DESCRIPTION OF THE TASK:
Gather from the listing below each line that includes the word "type", and copy it.

[START OF INFORMATION PROVIDED]

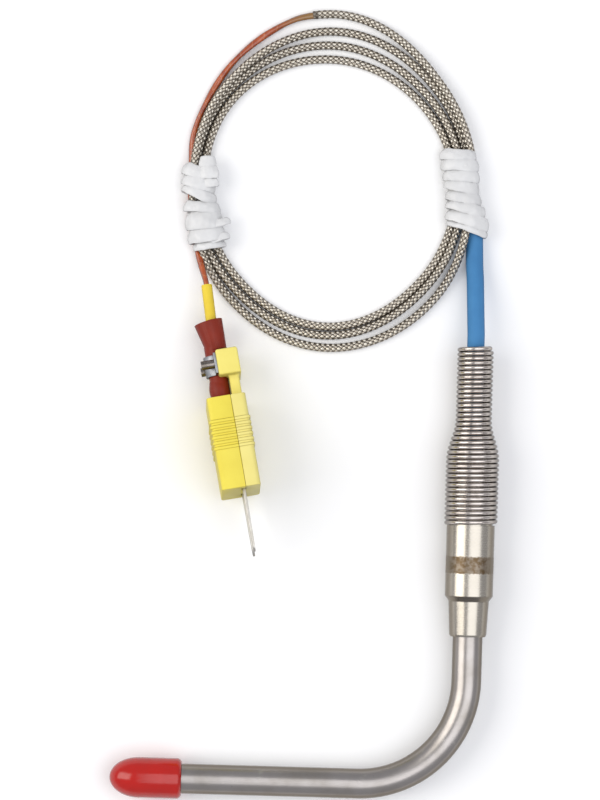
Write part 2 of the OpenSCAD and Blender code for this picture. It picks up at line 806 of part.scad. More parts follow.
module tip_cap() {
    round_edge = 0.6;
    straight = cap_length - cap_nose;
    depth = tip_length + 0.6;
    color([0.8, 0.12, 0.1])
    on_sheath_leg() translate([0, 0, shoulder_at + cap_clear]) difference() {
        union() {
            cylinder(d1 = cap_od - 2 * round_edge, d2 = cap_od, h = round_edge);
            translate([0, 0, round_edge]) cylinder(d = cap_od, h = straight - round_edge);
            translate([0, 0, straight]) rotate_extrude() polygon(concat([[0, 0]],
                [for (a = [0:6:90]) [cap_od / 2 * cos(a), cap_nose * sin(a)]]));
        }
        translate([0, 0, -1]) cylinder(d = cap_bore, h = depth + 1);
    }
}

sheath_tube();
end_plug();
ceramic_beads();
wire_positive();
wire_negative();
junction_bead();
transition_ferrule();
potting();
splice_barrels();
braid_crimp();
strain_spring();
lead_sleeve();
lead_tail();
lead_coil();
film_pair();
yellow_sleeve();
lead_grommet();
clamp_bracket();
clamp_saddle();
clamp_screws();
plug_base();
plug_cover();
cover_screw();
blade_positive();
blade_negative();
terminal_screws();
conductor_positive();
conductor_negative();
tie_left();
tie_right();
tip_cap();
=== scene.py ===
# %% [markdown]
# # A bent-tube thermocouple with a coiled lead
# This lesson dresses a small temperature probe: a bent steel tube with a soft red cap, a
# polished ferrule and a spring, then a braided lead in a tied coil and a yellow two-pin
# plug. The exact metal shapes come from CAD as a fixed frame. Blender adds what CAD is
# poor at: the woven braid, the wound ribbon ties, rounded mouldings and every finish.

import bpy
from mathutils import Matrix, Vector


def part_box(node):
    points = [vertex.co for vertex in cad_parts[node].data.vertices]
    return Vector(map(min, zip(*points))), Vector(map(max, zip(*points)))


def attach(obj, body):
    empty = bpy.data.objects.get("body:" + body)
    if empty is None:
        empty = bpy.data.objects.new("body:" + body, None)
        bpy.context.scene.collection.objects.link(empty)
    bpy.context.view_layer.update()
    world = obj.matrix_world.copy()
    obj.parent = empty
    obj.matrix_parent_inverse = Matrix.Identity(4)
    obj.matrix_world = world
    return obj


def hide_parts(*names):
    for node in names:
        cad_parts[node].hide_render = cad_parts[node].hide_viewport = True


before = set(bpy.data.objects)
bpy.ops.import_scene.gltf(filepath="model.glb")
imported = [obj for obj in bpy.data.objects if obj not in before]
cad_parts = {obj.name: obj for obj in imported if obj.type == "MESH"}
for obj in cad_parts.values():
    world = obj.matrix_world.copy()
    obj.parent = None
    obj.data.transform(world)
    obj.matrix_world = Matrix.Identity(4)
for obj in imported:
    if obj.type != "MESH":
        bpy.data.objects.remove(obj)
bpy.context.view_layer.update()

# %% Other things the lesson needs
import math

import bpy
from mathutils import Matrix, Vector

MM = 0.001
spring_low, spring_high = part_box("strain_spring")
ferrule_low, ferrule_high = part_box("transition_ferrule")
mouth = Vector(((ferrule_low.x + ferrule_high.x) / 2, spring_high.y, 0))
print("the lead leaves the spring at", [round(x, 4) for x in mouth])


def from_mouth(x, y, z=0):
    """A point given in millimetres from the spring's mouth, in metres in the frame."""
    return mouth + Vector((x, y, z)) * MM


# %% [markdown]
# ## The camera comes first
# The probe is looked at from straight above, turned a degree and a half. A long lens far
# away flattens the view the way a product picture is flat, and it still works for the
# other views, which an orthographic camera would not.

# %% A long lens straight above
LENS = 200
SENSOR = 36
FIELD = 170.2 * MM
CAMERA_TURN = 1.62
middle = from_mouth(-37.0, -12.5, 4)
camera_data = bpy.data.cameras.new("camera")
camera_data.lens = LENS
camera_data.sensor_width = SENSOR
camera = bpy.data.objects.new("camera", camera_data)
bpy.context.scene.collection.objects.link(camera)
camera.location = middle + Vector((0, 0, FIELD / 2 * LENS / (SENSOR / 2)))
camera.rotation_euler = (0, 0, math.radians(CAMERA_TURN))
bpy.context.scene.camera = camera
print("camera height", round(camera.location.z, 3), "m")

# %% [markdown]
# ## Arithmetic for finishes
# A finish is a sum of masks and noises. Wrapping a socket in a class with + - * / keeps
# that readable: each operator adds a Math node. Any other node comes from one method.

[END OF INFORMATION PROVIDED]

ANSWER TO THE PROBLEM:
cad_parts = {obj.name: obj for obj in imported if obj.type == "MESH"}
    if obj.type != "MESH":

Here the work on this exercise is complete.